TASK TO COMPLETE: Pick out every line that holds the string "code" and copy it.

(Object modeling scripts)
┌──

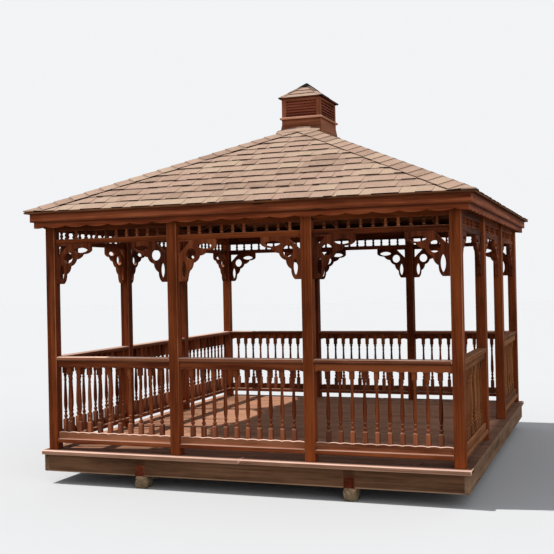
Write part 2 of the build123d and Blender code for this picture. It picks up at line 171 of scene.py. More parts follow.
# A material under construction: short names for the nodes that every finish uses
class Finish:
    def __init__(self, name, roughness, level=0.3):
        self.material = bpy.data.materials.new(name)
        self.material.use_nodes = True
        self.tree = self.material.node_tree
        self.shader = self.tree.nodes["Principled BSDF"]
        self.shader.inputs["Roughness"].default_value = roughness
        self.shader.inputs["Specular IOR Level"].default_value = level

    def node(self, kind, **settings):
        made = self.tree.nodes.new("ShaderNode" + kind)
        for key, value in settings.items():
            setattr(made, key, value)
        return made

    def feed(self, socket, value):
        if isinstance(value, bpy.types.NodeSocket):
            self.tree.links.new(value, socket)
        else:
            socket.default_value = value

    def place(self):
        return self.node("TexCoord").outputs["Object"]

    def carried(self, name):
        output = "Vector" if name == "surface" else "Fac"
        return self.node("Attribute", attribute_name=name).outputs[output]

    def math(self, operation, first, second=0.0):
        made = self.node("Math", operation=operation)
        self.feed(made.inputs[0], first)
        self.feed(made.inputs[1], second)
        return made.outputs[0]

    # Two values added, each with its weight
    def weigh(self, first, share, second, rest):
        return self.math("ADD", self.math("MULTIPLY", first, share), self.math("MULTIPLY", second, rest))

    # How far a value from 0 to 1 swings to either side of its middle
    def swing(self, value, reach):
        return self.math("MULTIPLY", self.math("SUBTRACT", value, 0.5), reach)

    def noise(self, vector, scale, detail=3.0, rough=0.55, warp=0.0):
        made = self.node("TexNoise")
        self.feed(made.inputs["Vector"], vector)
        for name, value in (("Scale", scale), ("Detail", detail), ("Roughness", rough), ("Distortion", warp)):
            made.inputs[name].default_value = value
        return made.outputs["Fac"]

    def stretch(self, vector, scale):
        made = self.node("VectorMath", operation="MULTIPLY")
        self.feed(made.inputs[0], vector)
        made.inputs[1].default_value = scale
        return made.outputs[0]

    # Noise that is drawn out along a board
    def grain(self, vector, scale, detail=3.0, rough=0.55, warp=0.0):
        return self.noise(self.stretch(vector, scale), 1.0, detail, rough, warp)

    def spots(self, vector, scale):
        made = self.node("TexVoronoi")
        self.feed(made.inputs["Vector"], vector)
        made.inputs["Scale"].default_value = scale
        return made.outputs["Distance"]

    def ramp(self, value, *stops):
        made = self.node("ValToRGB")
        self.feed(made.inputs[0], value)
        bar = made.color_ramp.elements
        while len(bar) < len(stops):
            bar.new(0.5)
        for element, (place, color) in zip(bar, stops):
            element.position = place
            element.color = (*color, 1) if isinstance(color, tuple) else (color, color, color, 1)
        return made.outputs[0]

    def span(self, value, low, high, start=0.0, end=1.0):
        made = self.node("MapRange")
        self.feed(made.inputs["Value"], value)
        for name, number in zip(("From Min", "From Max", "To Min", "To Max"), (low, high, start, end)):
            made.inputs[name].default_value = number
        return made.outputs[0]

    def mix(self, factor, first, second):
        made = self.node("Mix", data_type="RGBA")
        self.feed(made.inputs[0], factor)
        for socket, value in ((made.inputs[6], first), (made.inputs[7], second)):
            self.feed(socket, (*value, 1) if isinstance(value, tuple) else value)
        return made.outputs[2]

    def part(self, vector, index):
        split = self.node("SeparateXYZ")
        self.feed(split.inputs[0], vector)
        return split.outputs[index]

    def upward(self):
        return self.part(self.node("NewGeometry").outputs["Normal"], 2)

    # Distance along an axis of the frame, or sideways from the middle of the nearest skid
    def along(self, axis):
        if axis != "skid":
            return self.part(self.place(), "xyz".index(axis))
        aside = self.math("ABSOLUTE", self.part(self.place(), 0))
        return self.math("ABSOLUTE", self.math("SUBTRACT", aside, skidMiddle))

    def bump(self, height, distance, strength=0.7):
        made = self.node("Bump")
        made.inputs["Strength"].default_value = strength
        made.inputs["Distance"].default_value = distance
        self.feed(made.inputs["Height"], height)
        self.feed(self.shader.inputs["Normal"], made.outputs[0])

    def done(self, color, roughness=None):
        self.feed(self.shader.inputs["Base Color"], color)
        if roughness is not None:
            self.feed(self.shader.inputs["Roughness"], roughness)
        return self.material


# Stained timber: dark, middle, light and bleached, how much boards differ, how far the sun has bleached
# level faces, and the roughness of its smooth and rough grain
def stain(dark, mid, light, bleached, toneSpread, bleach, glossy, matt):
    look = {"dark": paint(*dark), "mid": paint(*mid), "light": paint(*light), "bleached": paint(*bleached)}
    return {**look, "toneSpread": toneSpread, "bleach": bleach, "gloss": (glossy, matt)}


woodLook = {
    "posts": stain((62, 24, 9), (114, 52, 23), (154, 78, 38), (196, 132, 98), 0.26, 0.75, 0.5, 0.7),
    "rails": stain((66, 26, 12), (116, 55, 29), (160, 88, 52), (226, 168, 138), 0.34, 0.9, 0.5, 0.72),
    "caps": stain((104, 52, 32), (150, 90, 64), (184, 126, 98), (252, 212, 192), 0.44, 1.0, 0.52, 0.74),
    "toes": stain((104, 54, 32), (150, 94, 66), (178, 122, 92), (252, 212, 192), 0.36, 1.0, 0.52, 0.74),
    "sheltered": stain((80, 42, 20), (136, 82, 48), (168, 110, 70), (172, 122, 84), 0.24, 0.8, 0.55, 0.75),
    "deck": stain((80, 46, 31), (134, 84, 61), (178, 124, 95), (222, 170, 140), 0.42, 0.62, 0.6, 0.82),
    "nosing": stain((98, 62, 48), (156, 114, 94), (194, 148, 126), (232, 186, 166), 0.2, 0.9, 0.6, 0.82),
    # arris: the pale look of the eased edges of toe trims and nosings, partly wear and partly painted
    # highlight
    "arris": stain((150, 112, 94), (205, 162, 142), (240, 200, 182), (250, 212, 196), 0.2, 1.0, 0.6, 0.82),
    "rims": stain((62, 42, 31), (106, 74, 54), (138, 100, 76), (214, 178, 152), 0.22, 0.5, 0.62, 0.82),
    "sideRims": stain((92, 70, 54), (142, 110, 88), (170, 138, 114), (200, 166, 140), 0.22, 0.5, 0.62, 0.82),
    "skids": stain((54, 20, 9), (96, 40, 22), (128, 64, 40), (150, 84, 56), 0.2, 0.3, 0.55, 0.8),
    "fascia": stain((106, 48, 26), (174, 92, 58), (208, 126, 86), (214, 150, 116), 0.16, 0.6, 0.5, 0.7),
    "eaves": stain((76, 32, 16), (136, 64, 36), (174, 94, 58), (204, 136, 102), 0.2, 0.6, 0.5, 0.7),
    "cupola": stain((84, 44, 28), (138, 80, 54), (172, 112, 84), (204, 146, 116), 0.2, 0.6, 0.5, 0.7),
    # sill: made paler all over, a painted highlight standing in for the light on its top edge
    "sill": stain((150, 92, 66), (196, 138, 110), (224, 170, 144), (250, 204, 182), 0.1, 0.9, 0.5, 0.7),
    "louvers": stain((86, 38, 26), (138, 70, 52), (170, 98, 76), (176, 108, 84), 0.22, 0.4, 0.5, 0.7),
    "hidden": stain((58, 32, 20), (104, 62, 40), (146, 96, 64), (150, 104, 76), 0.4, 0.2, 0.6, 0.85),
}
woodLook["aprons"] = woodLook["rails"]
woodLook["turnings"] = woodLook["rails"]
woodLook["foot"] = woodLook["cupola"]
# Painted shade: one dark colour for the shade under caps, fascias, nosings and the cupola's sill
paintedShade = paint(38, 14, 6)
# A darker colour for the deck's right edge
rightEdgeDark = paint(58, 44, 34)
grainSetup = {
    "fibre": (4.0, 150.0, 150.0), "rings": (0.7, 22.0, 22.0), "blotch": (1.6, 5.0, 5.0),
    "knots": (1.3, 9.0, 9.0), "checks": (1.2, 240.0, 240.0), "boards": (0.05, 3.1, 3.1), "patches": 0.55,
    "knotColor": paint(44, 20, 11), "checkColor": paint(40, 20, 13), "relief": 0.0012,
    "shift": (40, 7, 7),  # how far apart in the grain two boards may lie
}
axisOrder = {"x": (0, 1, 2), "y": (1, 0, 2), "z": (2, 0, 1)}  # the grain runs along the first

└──
┌──

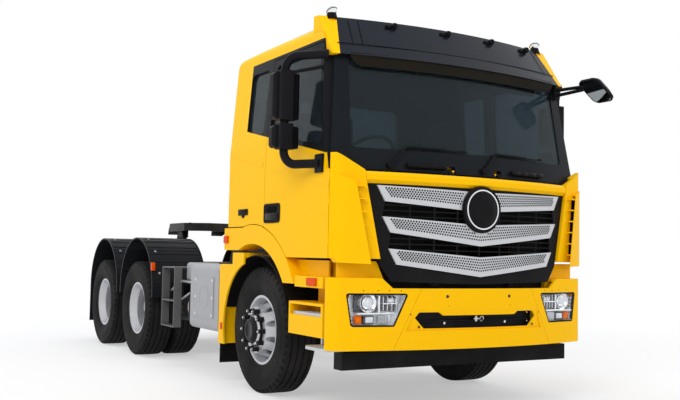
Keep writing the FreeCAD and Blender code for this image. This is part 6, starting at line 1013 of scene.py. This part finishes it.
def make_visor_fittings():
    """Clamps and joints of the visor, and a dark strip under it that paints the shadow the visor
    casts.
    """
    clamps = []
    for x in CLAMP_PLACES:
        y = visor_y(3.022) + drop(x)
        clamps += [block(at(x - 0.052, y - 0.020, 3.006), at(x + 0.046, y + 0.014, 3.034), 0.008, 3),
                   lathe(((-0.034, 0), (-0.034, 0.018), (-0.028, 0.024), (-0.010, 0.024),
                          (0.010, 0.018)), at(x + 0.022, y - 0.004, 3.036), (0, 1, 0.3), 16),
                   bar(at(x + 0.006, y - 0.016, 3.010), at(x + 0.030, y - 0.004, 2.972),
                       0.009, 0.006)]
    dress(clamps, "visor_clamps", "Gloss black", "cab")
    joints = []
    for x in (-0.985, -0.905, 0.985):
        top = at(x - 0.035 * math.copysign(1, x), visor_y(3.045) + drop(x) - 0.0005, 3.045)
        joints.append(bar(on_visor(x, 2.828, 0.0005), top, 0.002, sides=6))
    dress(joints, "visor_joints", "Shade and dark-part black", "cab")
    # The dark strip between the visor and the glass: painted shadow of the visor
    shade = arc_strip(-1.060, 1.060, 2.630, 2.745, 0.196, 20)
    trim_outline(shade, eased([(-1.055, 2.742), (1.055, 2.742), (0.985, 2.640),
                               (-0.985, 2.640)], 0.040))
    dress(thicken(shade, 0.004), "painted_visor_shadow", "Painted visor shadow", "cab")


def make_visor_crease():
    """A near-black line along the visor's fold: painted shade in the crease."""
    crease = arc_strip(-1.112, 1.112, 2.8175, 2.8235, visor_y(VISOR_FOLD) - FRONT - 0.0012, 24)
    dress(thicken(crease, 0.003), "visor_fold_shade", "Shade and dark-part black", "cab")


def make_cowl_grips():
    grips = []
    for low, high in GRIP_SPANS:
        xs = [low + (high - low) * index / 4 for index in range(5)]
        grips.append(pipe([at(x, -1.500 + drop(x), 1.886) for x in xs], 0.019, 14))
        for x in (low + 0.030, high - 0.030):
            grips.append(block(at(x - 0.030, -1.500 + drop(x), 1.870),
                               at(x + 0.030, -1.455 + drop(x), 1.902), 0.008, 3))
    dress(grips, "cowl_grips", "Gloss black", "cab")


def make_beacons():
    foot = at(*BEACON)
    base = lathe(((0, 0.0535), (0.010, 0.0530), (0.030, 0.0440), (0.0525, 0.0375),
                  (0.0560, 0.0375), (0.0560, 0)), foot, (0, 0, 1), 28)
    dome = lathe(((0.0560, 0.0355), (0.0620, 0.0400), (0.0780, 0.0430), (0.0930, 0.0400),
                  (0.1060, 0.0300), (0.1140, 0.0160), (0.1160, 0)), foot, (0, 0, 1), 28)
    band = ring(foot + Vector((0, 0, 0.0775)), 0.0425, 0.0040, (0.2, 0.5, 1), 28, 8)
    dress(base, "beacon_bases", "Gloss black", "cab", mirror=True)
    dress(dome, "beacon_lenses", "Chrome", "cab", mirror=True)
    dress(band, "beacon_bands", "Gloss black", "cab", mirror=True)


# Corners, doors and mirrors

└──

SOLVED PROBLEM:
Write part 2 of the build123d and Blender code for this picture. It picks up at line 171 of scene.py. More parts follow.
Keep writing the FreeCAD and Blender code for this image. This is part 6, starting at line 1013 of scene.py. This part finishes it.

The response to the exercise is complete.